Empecemos por lo obvio: la nasalidad, la extrema gravedad, los arreglos eternamente repetidos. Hay muchas cosas por lo que los discos de Iván Ferreiro son excesivos y mogollón de veces, directamente, raros. Como combinar azul y negro. Pero el gallego es un incansable –necesidad básicamente– de hacer canciones. No es menos verdad que en cada uno de sus largos hay innegociables.
Arranca “Trinchera pop” con una vitaminada “Canciones para no escapar”. Los gorgoritos mágicos del cantautor, la melodía infinita, la épica del teclado. Otra más. Como “En el alambre”. Densísima. Un bocata de tormentas. Misma intensidad que “Casa” (16), pero sin tanta urgencia. Una rueda compositiva en la que hace tiempo que entraron colegas de oficio como Coque Malla. Los vientos, la parafernalia, pero encima siempre, la canción (“Pinball”). Incluso en ejercicios de estilo tan retorcidos como el cierre, “En las trincheras de la cultura pop” (sinfónica de “Spring 1” de Max Richter). Ferreiro libérrimo junto a su hermano Amaro y Ricky Faulkner.
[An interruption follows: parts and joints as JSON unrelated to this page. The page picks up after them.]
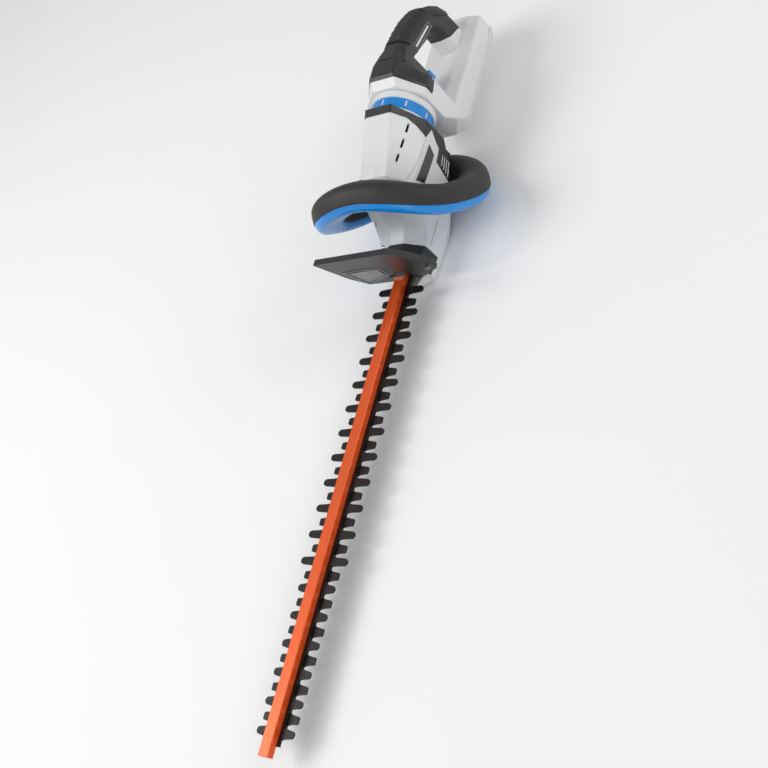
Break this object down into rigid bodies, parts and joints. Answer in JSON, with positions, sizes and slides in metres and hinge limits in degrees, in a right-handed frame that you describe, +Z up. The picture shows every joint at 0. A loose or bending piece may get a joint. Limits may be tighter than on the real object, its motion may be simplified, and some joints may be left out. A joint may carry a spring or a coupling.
{
  "type": "hedge trimmer",
  "caption": "Cordless double-sided hedge trimmer with a wrap-around front handle, hand guard and a rear D-handle that turns about its long axis.",
  "frame": {"origin": "centre of the footprint box at the level of the skid pad under the gear case", "axes": "+X along the blades towards their tip, +Y to the tool's left, +Z up"},
  "size_m": [1.0345, 0.2266, 0.1818],
  "materials": {
    "housing_white": "fine moulded texture",
    "dark_plastic": "fine moulded texture",
    "blue_plastic": "semi-gloss moulded",
    "soft_grip": "soft overmould",
    "grey_panel": "satin panel",
    "label_black": "gloss film",
    "orange_cover": "satin paint over aluminium",
    "blade_steel": "blackened, ground edges",
    "steel": "zinc plated",
    "gear_steel": "machined",
    "cast_aluminium": "as cast",
    "motor_black": "satin",
    "nylon": "glass-filled",
    "board": "solder-masked",
    "cell_wrap": "film wrap",
    "brass": "plain"
  },
  "bodies": {
    "powerhead": {"housing_left": "housing_white", "housing_right": "housing_white", "housing_screws": "steel", "trim_band": "dark_plastic", "side_vent_left": "dark_plastic", "side_vent_right": "dark_plastic", "label_plates": "label_black", "swivel_hub": "nylon", "index_ring": "blue_plastic", "fixed_collar": "housing_white", "hand_guard": "dark_plastic", "guard_badge": "grey_panel", "guard_screws": "steel", "front_handle_shell": "blue_plastic", "front_handle_grip": "soft_grip", "handle_saddle": "dark_plastic", "saddle_screws": "steel", "gear_case": "cast_aluminium", "gear_case_cover": "cast_aluminium", "gear_case_screws": "steel", "gear_bearings": "gear_steel", "motor_can": "motor_black", "motor_stator": "steel", "motor_bearings": "gear_steel", "control_board": "board", "blade_cover": "orange_cover", "blade_bolts": "steel", "blade_washers": "steel", "cover_screws": "steel"},
    "motor": {"motor_rotor": "steel", "motor_shaft": "gear_steel", "motor_pinion": "gear_steel", "cooling_fan": "nylon"},
    "gear_train": {"drive_gear": "gear_steel", "gear_shaft": "gear_steel", "eccentric_upper": "gear_steel", "eccentric_lower": "gear_steel"},
    "rod_upper": {"connecting_rod_upper": "gear_steel"},
    "rod_lower": {"connecting_rod_lower": "gear_steel"},
    "upper_blade": {"blade_upper": "blade_steel"},
    "lower_blade": {"blade_lower": "blade_steel"},
    "rear_handle": {"rear_housing_left": "housing_white", "rear_housing_right": "housing_white", "handle_casing_left": "dark_plastic", "handle_casing_right": "dark_plastic", "rear_screws": "steel", "grip_overmould": "soft_grip", "grip_inlay": "housing_white", "trigger_pin": "steel", "microswitch": "nylon", "trigger_spring": "steel", "terminal_block": "nylon", "tool_terminals": "brass"},
    "trigger": {"trigger": "dark_plastic"},
    "lock_off": {"lock_off_button": "dark_plastic"},
    "rotation_lock": {"rotation_release": "blue_plastic"},
    "battery": {"battery_case": "dark_plastic", "battery_cells": "cell_wrap"},
    "latch": {"battery_latch": "dark_plastic", "latch_spring": "steel"}
  },
  "joints": [
    {"name": "handle_swivel", "type": "hinge", "parent": "powerhead", "child": "rear_handle", "pos_m": [-0.3275, 0, 0.1208], "axis": [1, 0, 0], "range_deg": [-90, 90]},
    {"name": "trigger_pull", "type": "hinge", "parent": "rear_handle", "child": "trigger", "pos_m": [-0.392, 0, 0.1478], "axis": [0, 1, 0], "range_deg": [0, 12], "stiffness_Nm_per_rad": 1.2, "springref_deg": -5.73},
    {"name": "lock_off_press", "type": "slide", "parent": "rear_handle", "child": "lock_off", "axis": [0, 1, 0], "range_m": [0, 0.003], "stiffness_N_per_m": 300, "springref_m": -0.003},
    {"name": "rotation_release_press", "type": "slide", "parent": "rear_handle", "child": "rotation_lock", "axis": [1, 0, 0], "range_m": [0, 0.004], "stiffness_N_per_m": 400, "springref_m": -0.003},
    {"name": "battery_slide", "type": "slide", "parent": "rear_handle", "child": "battery", "axis": [-1, 0, 0], "range_m": [0, 0.17]},
    {"name": "battery_latch_press", "type": "slide", "parent": "battery", "child": "latch", "axis": [0, 0, -1], "range_m": [0, 0.003], "stiffness_N_per_m": 400, "springref_m": -0.003, "deforming": ["latch_spring"]},
    {"name": "gear_spin", "type": "hinge", "parent": "powerhead", "child": "gear_train", "pos_m": [-0.1795, 0, 0.0308], "axis": [0, 0, 1], "continuous": true},
    {"name": "motor_spin", "type": "hinge", "parent": "powerhead", "child": "motor", "pos_m": [-0.2155, 0, 0.0808], "axis": [0, 0, 1], "continuous": true},
    {"name": "rod_upper_pivot", "type": "hinge", "parent": "gear_train", "child": "rod_upper", "pos_m": [-0.1795, 0.008, 0.0366], "axis": [0, 0, 1], "continuous": true},
    {"name": "rod_lower_pivot", "type": "hinge", "parent": "gear_train", "child": "rod_lower", "pos_m": [-0.1795, -0.008, 0.025], "axis": [0, 0, 1], "continuous": true},
    {"name": "upper_blade_slide", "type": "slide", "parent": "powerhead", "child": "upper_blade", "axis": [1, 0, 0], "range_m": [-0.008, 0.008]},
    {"name": "lower_blade_slide", "type": "slide", "parent": "powerhead", "child": "lower_blade", "axis": [1, 0, 0], "range_m": [-0.008, 0.008]}
  ],
  "couplings": [
    {"joint": "motor_spin", "follows": "gear_spin", "ratio": -5},
    {"joint": "rod_upper_pivot", "follows": "gear_spin", "ratio": -1},
    {"joint": "rod_lower_pivot", "follows": "gear_spin", "ratio": -1},
    {"joint": "lower_blade_slide", "follows": "upper_blade_slide", "ratio": -1}
  ]
}
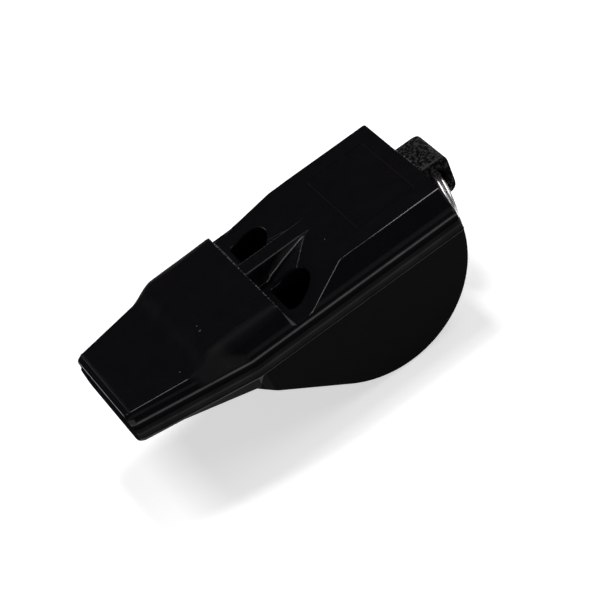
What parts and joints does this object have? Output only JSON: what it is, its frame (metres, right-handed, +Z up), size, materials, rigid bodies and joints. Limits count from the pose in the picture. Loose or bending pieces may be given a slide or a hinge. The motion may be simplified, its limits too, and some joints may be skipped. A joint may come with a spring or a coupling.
{
  "type": "sports whistle",
  "caption": "Pealess sports whistle with a flat mouthpiece, windows behind a raised cover, a round drum below and a split ring in a rear lug.",
  "frame": {"origin": "under the middle of the whistle's length and width, level with the lowest line of the drum", "axes": "+X runs from the mouthpiece to the lug, +Y to the left seen from the mouthpiece, +Z up, square to the flat top"},
  "size_m": [0.0486, 0.025, 0.016],
  "materials": {
    "upper_plastic": "black ABS, polished top with a fine satin on the slopes",
    "lower_plastic": "black ABS, satin",
    "tray_plastic": "black ABS, moulded",
    "ring_steel": "nickel plated spring steel"
  },
  "bodies": {
    "whistle": {"upper_shell": "upper_plastic", "lower_body": "lower_plastic", "windway_insert": "tray_plastic"},
    "ring": {"split_ring": "ring_steel"}
  },
  "joints": [
    {"name": "ring_swing", "type": "hinge", "parent": "whistle", "child": "ring", "pos_m": [0.02215, 0, 0.0122], "axis": [0, -1, 0], "range_deg": [-8, 211]}
  ]
}
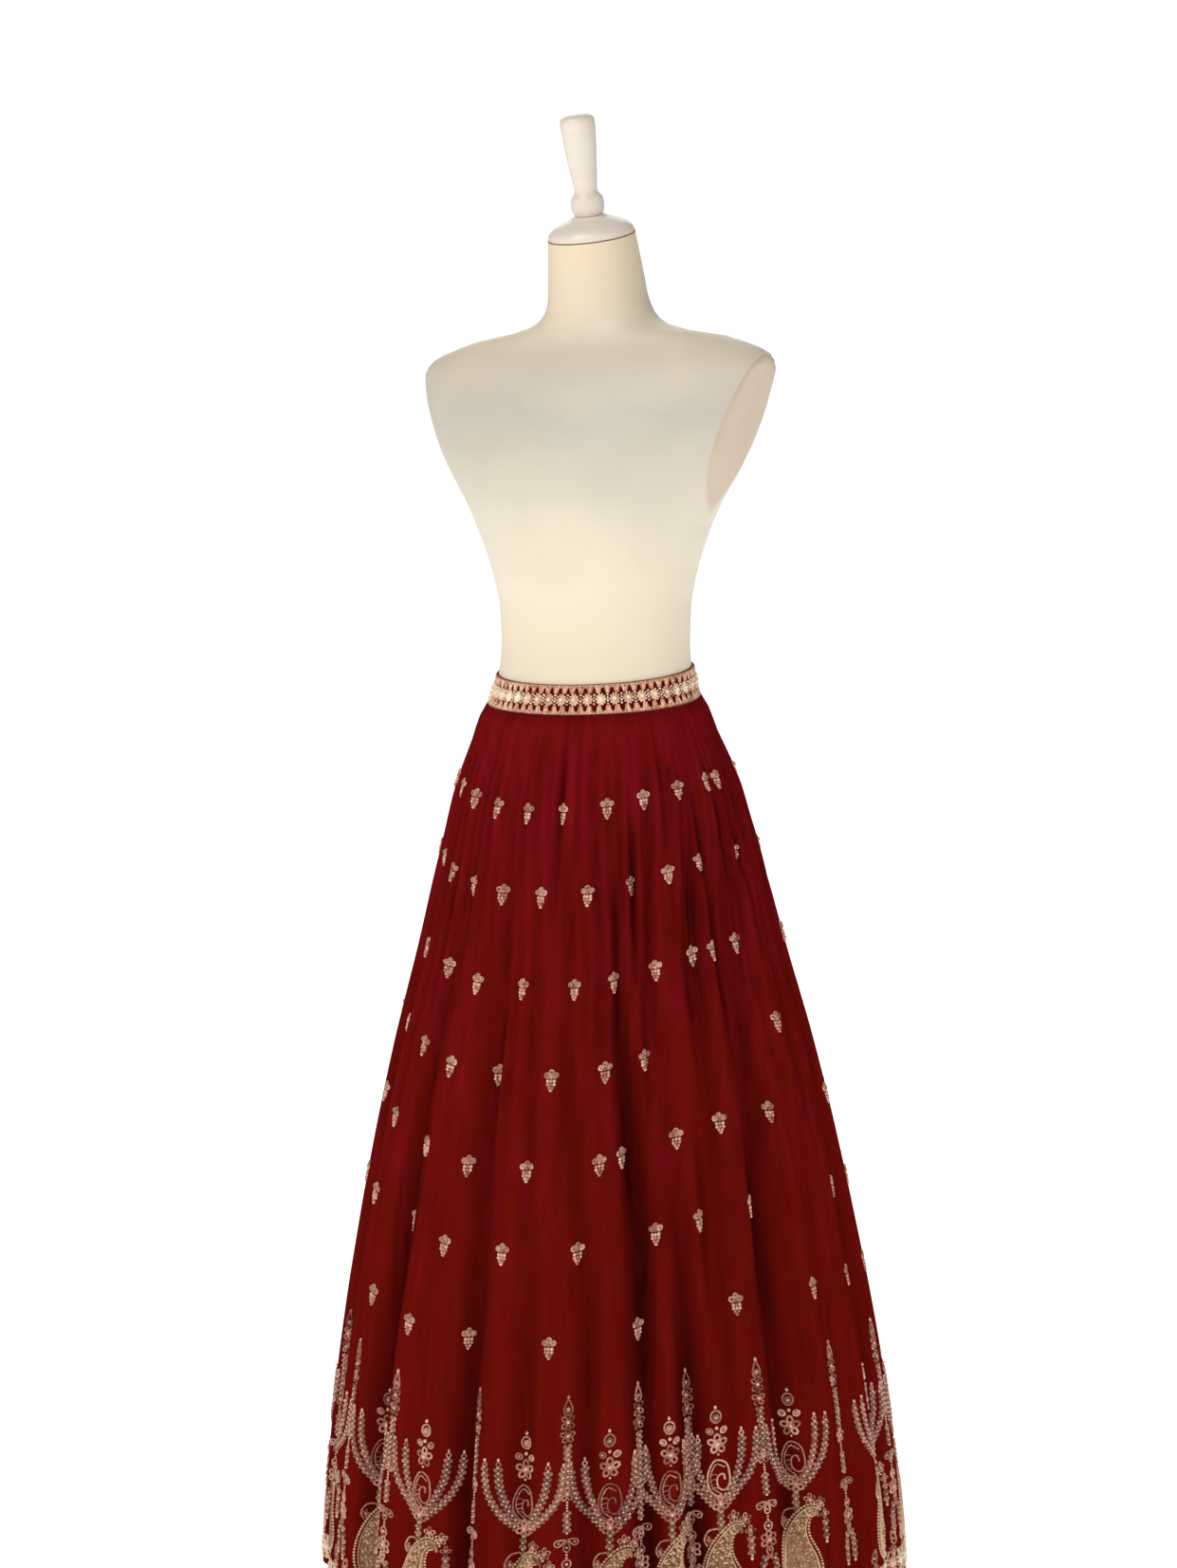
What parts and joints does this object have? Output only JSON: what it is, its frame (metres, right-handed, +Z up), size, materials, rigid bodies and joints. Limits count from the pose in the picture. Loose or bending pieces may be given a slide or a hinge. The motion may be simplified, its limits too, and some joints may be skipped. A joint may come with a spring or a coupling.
{
  "type": "lehenga skirt on dress form",
  "caption": "Floor-length gathered bell skirt with a shaped beaded waistband, worn by a limbless dress form on a plain round stand.",
  "frame": {"origin": "centre of the stand base's flat underside, on the floor", "axes": "+Z up along the stand's pole, -Y the way the dress form faces, +X the wearer's left"},
  "size_m": [0.6835, 0.6972, 1.7148],
  "materials": {
    "skirt_cloth": "deep red soft georgette with gold thread and bead embroidery",
    "waistband_beadwork": "maroon cloth covered with pale gold stones, beads and thread",
    "form_shell": "cream, smooth, satin",
    "turned_lacquer": "turned and lacquered off-white, satin",
    "stand_metal": "off-white enamel, satin"
  },
  "bodies": {
    "root": {"skirt_front": "skirt_cloth", "skirt_left": "skirt_cloth", "skirt_back": "skirt_cloth", "skirt_right": "skirt_cloth", "waistband": "waistband_beadwork", "waistband_tab": "skirt_cloth", "form_torso": "form_shell", "neck_cap": "turned_lacquer", "finial": "turned_lacquer", "stand_collar": "stand_metal", "stand_pole": "stand_metal", "stand_base": "stand_metal"}
  },
  "joints": []
}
Entremedias, el disco cae en un letargo extraño, con más juegos de palabras de los habituales. También resulta sospechoso el pulso electrónico que adopta el álbum hacia la mitad (“Dejar Madrid”). Pero al final es un tempo que agrada, que invita a mirar por la ventana, a tomar un vino, a hablar por encima de él incluso. Una intensidad sosegada que casa con la apuesta selvática junto a Tanxungueiras de “La humanidad y la tierra”, derroteros parecidos a los de su compatriota Xoel López.
No miente Iván Ferreiro cuando asegura que todo está en el espectro del pop. A lo que él ha dedicado, afortunadamente para nosotros, una vida. Y que ha contribuido a ampliar con elegancia y temple. La nasalidad, la extrema gravedad, los arreglos eternamente repetidos de siempre, pero junto a un montón de virtudes sumadas por los años y las canciones. Si existen los pastafaristas, también caben los ferreiristas.